The institute's research engages with global, international, and transatlantic themes. The GHI currently furthers research in Jewish history and the themes of history of knowledge, digital history, migrant history and global history.

GHI supports scholars through fellowships for doctoral and postdoctoral students and residential fellowships.

GHI has long sustained relations between German and American scholars. The institute frequently holds conferences that bring together scholars from different countries.

==Notable speakers==
GHI Washington DC has held lectures and conferences with notable historians and public figures.
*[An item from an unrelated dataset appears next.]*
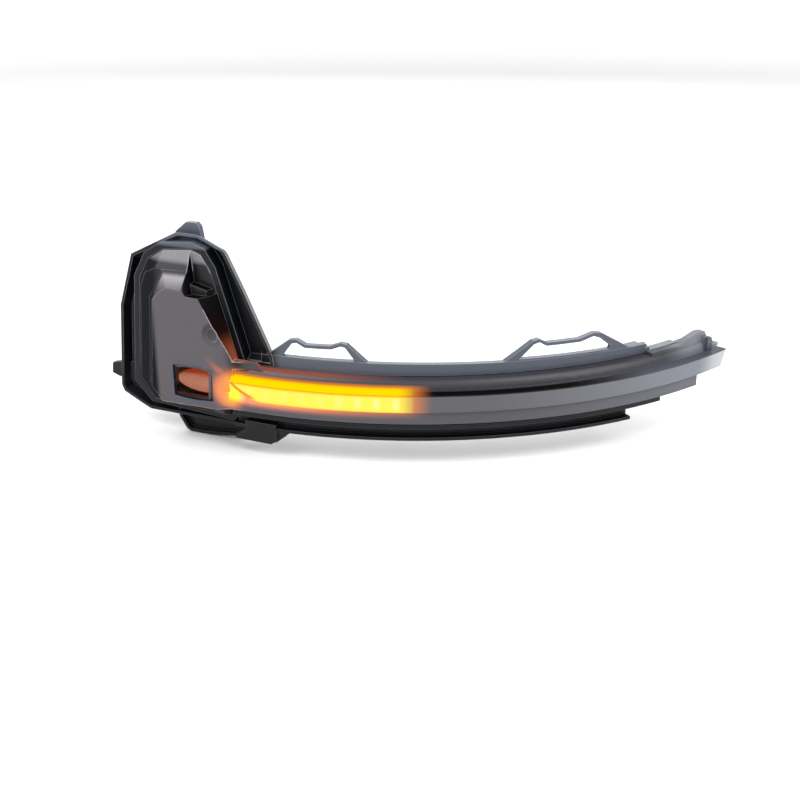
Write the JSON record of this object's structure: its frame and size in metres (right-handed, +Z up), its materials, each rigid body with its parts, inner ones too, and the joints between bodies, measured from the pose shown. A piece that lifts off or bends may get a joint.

Natoble guest speakers have included Helmut Schmidt, Joachim Gauck, Joschka Fischer, Gerhard Schröder, Ralf Dahrendorf, Marianne Birthler, Timothy Garton Ash, Rita Süßmuth, Jutta Limbach, Hans Küng, Wolfgang Huber, Michael Blumenthal, Kurt Masur, Kurt Biedenkopf, Jens Reich, Bärbel Bohley, Markus Meckel and Heinz Riesenhuber.

Notable historian speakers have included Heinrich August Winkler, Bernard Bailyn, Wolfgang Mommsen, Felix Gilbert, Stephan Kuttner, Stig Förster, Roger Chickering, Jürgen Kocka, Margaret Lavinia Anderson, and Gerhard A. Ritter.

==Publications==
GHI publishes the biannual Bulletin of the German Historical Institute that includes reports about the institute's conferences and research, lectures, as well as original research by scholars, GHI fellows, and GHI award recipients. Publications are issued in collaboration with Cambridge University Press. The series editor is the director Simone Lässig.

Publications of the German Historical Institute, in collaboration with Cambridge University Press, includes essays and monographs by scholars connected to the themes and research areas of the institute.

GHI also publishes the series Transatlantic Historical Studies (German: Transatlantische Historische Studien) with Franz Steiner Verlag and Studies in German History with Berghahn Books.

From 2012 to 2020, GHI published Worlds of Consumption with Palgrave Macmillan about consumerism from a transatlantic and global perspective in the 20th century.